Since, we – as a church – have identified ourselves as believers seeking to follow Jesus Christ, perhaps it is a good idea for us to consider what it means to follow him. We should ask ourselves what following Jesus entails. We should investigate what it meant for people in the New Testament era to make a conscious decision to follow Jesus. I think we will find that today’s text will be very helpful in answering that question.


First, notice in this passage that following Jesus means letting him change us.

We see that in the short, direct statement that Matthew makes which summarizes Jesus’ gospel message. He says that Jesus was preaching that people should repent (17).

Dr. Flannigan explained something very important recently about this concept of repentance, and how it is necessary for true biblical faith. In his message on Psalm 32, he talked about some people’s wrong understanding of what it means to have faith in Christ. Some people think of faith as merely assenting to the reality of Christ’s existence. But, if that is my idea of faith in Christ, I will find it very difficult to find a reason to repent of my sins. If all God wants from me is to believe that Jesus is real, why does Jesus insist that I also have to repent?
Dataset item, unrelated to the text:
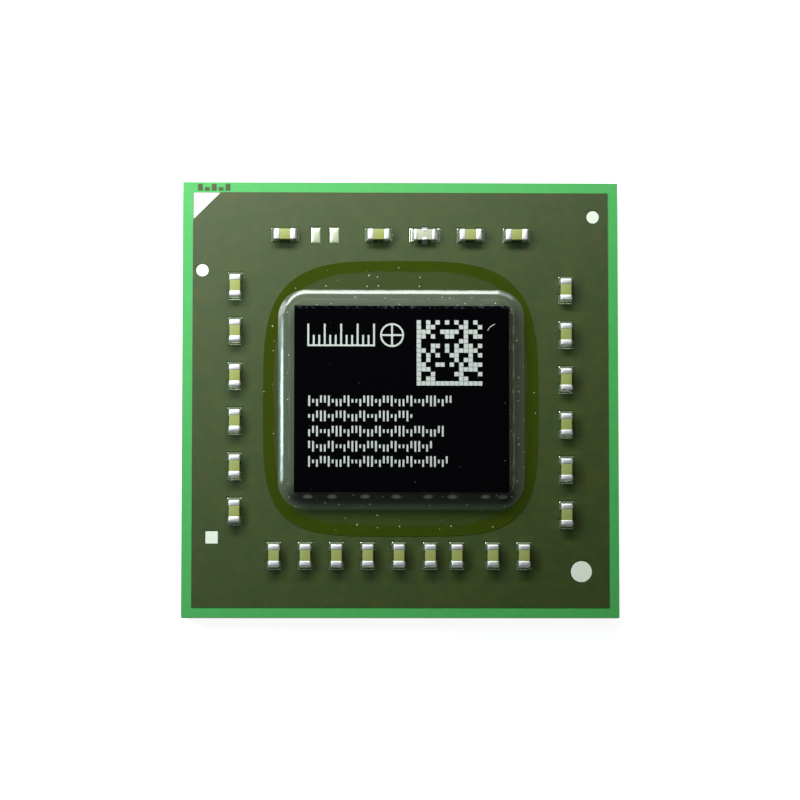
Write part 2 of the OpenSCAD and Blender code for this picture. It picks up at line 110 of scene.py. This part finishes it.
class Graph:
    """A node tree being built. node gives the node it adds, split three outputs, and the others one."""

    def __init__(self, tree):
        self.tree = tree
        self.tree.nodes.clear()

    def node(self, kind, inputs=None, **attrs):
        made = self.tree.nodes.new("ShaderNode" + kind)
        for key, value in attrs.items():
            setattr(made, key, value)
        for key, value in (inputs or {}).items():
            if isinstance(value, bpy.types.NodeSocket):
                self.tree.links.new(value, made.inputs[key])
            else:
                made.inputs[key].default_value = value
        return made

    def math(self, op, a, b=0.0):
        return self.node("Math", {0: a, 1: b}, operation=op).outputs[0]

    def product(self, first, *others):
        for other in others:
            first = self.math("MULTIPLY", first, other)
        return first

    def apart(self, a, b):
        """How far two values lie apart."""
        return self.math("ABSOLUTE", self.math("SUBTRACT", a, b))

    def square_sum(self, a, b):
        return self.math("ADD", self.math("POWER", a, 2.0), self.math("POWER", b, 2.0))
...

He explained that in the biblical mindset, repentance and faith are two parts of the same thing. To believe that Jesus is the Messiah (Christ) is to accept him as my ruler, my king. Dr. Flannigan said that the word Messiah is a political term. In fact, the word Saviour is also used in the bible with the same connotation. A Saviour is a king who rescues a people and delivers them from slavery to another king. So, the gospel message is not so much a religious doctrine as it is a political statement of God’s intent to rule through his Saviour (Jesus) Messiah (Christ). And that is why you cannot truly believe in Jesus without repentance.

For the same reason, it is also impossible to truly follow Jesus without letting him change you. That is also why Jesus’ message was a challenge to repent. Repentance is a change of mind that produces a change of conduct. In today’s text, we see Jesus approaching four fishermen – two sets of brothers – Peter and Andrew and James and John. All four of these brothers had heard Jesus’ message and had personally repented. They had both accepted what Jesus said was true, and also pledged their lives in loyalty to him. That explains why all four of them were able to respond so quickly to his personal call to be his disciples. He told them “Follow me, and I will make you into fishers of people.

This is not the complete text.